Note on the JSTOR document: This was published together with a paper by G. E. Moore under a single title (they were originally delivered in the same conference session), and JSTOR treats the two papers as single document; however, I’m assigning only Ramsey’s paper.
Ramsey begins by referring to the essay by Russell we discussed on Friday. He is writing nearly 20 years after Russell, but the connection is closer than that might suggest. As Ramsey notes at the end of the paper, he is trying here to give an interpretation and development of ideas Wittgenstein presented in his Tractatus Logico-Philosophicus (1921), and that book—especially the strand of it that Ramsey addresses—was a response to Russell’s 1910 theory of judgment.

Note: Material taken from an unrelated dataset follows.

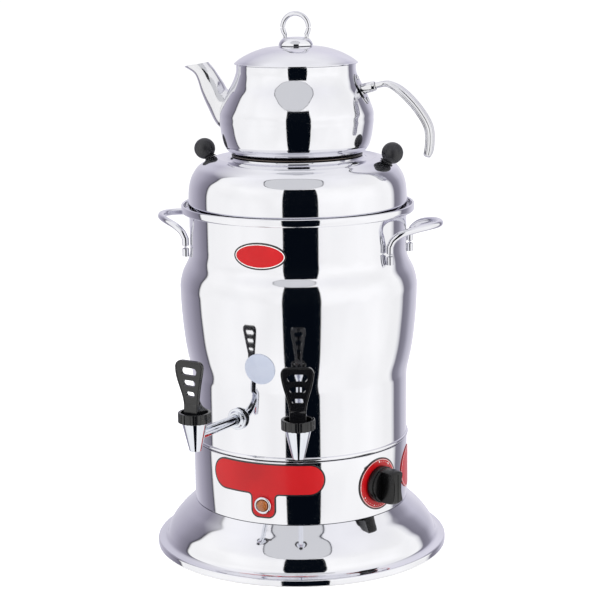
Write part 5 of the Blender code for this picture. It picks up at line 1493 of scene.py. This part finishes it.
@dataclass
class DialKnob:
    """Thermostat knob: a stepped round base and a waisted grip bar, rounded over, with a pointer line."""

    labels: Labels
    radius: float = 20.5 * MM
    base_height: float = 10.0 * MM
    step_inset: float = 1.6 * MM
    step_height: float = 3.0 * MM
    height: float = 27.3 * MM
    grip: float = 19.6 * MM
    end_half: float = 9.0 * MM
    waist_half: float = 6.5 * MM
    grip_foot: float = 4.5 * MM
    # Lift of each step of the rounded crown, and how much narrower and shorter it makes the bar
    crown: tuple[tuple[float, float, float], ...] = (
        (3.0 * MM, 0.99, 0.99), (2.4 * MM, 0.985, 0.975), (1.6 * MM, 0.98, 0.965), (1.0 * MM, 0.97, 0.955),
        (0.6 * MM, 0.95, 0.94), (0.4 * MM, 0.93, 0.94),
    )
    line_width: float = 1.0 * MM
    line_depth: float = 0.6 * MM
    # Length of the pointer line's cut as a share of half of the grip's length
    line_share: float = 1.6

    def grip_plan(self) -> Outline:
        """Plan of the grip, with round ends and a drawn-in waist.

        Returns:
            The plan's points, each named once.
        """
        spread = math.asin(self.end_half / self.grip)
        tip = math.sqrt(self.grip ** 2 - self.end_half ** 2)
        plan = arc((0.0, 0.0), self.grip, QUARTER - spread, QUARTER + spread, 12)
        swell = self.end_half - self.waist_half
        steps = 20
        for step in range(1, steps):
            share = 1 - 2 * step / steps
            plan.append((-self.waist_half - swell * share ** 2, tip * share))
        return plan + [(-across, -along) for across, along in plan]

    def grip_bar(self) -> bpy.types.Object:
        """Raise the grip from its plan and cut the pointer line.

        Returns:
            The closed solid, upright on the base's axis.
        """
        filled("dial_knob_grip", [Vector((across, up, self.grip_foot)) for across, up in self.grip_plan()])
        straight = self.height - self.grip_foot - sum(lift for lift, _, _ in self.crown)
        for lift, across, along in ((straight, 1.0, 1.0), *self.crown):
            extrude((0.0, 0.0, lift))
            bpy.ops.transform.resize(value=(across, along, 1.0))
        face_outward()
        bar = close_edit()
        deselect_all()
        bpy.ops.mesh.primitive_cube_add(
            size=1.0, location=(0.0, 0.0, self.height),
            scale=(self.line_width, self.grip * self.line_share, self.line_depth * 2))
        return carve(bar, bpy.context.object)

    def build(self) -> None:
        """Build the base and the grip as one moulding."""
        ledge = self.base_height - self.step_height
        inner = self.radius - self.step_inset
        edge = 0.8 * MM
        outline = [(0.0, self.base_height)]
        outline += arc((inner - edge, self.base_height - edge), edge, QUARTER, 0.0, 4)
        outline += [(inner, ledge)]
        outline += arc((self.radius - edge, ledge - edge), edge, QUARTER, 0.0, 4)
        outline += [(self.radius, 0.0), (0.0, 0.0)]
        knob = spun("dial_knob_moulding", outline, SMALL_ROUND_STEPS * 2)
        carve(knob, self.grip_bar(), "UNION")
        reach = self.labels.shell.band_radius + (GAP * 2 + self.labels.thickness)
        settle(knob, outward(self.labels.dial_angle, reach, self.labels.dial_height))
        dress(knob, "knob", ("thermostat_knob",), DIAL_PLASTIC)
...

• Ramsey begins (pp. 153-157) with his own version of Russell’s arguments against an account of belief or judgment as a relation to a single object.
• Then follows the part of the paper that is most important for us (pp. 157-159). In it, Ramsey advances a position regarding truth that is often labeled “deflationism.” According to that sort of view, truth is not a substantive property of beliefs or judgments; instead the term ‘true’ is seen as a kind of verbal convenience. It then follows that what appear to be theories of truth are really best thought of as theories of something else (in the case of the theories that Ramsey considers, as theories of judgment).
• The remainder of the paper (pp. 159-170) is Ramsey’s reworking of some of Wittgenstein’s ideas as a multiple-relation account of judgment that differs from Russell’s 1910 account in important ways. Notice that, if Ramsey’s deflationism is set aside, this theory, like Russell’s 1910 account, can be seen also as a correspondence theory of truth.